Another thing that makes Saturday’s fight suspenseful is that every Juan Diaz fight is suspenseful. Despite his soft appearance, Juan Diaz is better conditioned than arguably any other prizefighter in the world. He climbs the stair machine, swims and avoids weights. He may not look like Mike Tyson, but Juan Diaz occasionally lands more punches in 12 rounds than Tyson landed in his career.
Then there’s Acelino Freitas. Despite being a national treasure in his native Brazil, Freitas has a good number of doubters in the United States, where most of his fights have happened since 2000. In fact, Freitas’ last fight, a 12-round split-decision yawner against Zahir Raheem, was bad enough that when “Popo” announced his retirement shortly thereafter, few Americans missed him.

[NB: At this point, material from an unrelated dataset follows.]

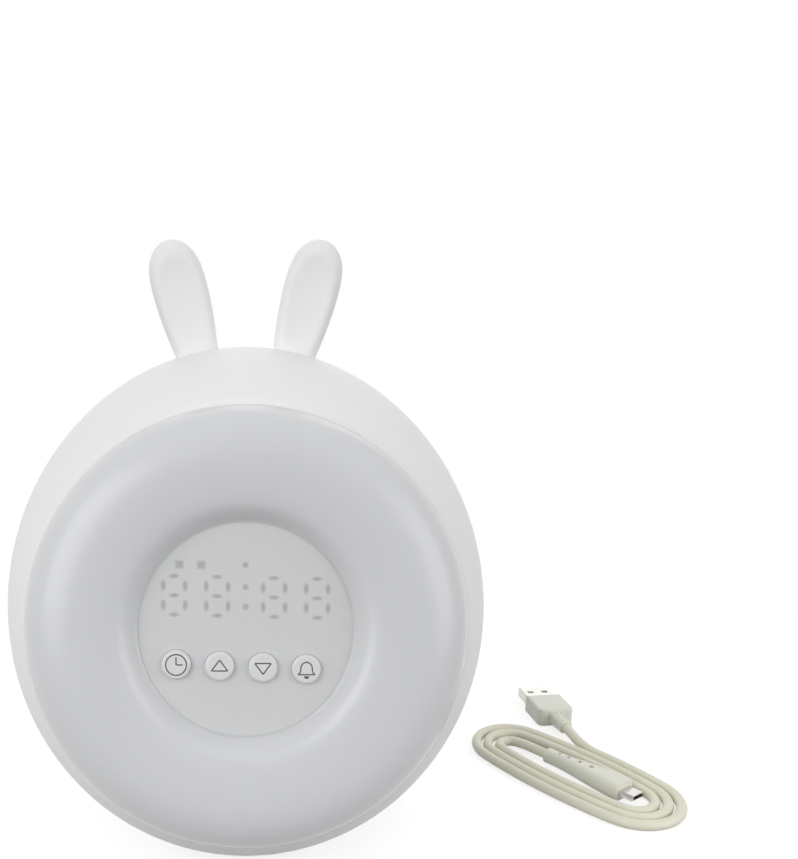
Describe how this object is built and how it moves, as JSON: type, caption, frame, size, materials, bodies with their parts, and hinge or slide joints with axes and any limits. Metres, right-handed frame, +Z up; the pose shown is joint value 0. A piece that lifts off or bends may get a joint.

This Saturday, the new WBA/WBO Lightweight Champion of the World will be determined by the following question: Which fails first, “Baby Bull’s” chin or “Popo’s” stamina?
Truthfully, Juan Diaz may be the sleeper candidate for boxing’s Best Pound for Pound Fighter, once Floyd Mayweather and Manny Pacquiao lose their speed. But has Diaz’ chin ever been checked by the type of power Freitas possesses?
For my part, I expect Juan Diaz to throw left hooks to Freitas’ body for 36 minutes. Any one of these hooks will have as much effect as a rock hammer rubbing against a prison wall. But in the end, Diaz’ punches should bore through Freitas’ will like Andy Dufresne’s hammer went through Shawshank. I’ll take Diaz: UD-12.
And if Acelino Freitas catches the “Baby Bull” and knocks-out one of boxing’s most highly regarded young champions? That will be a Mashantucket Redemption of a different kind.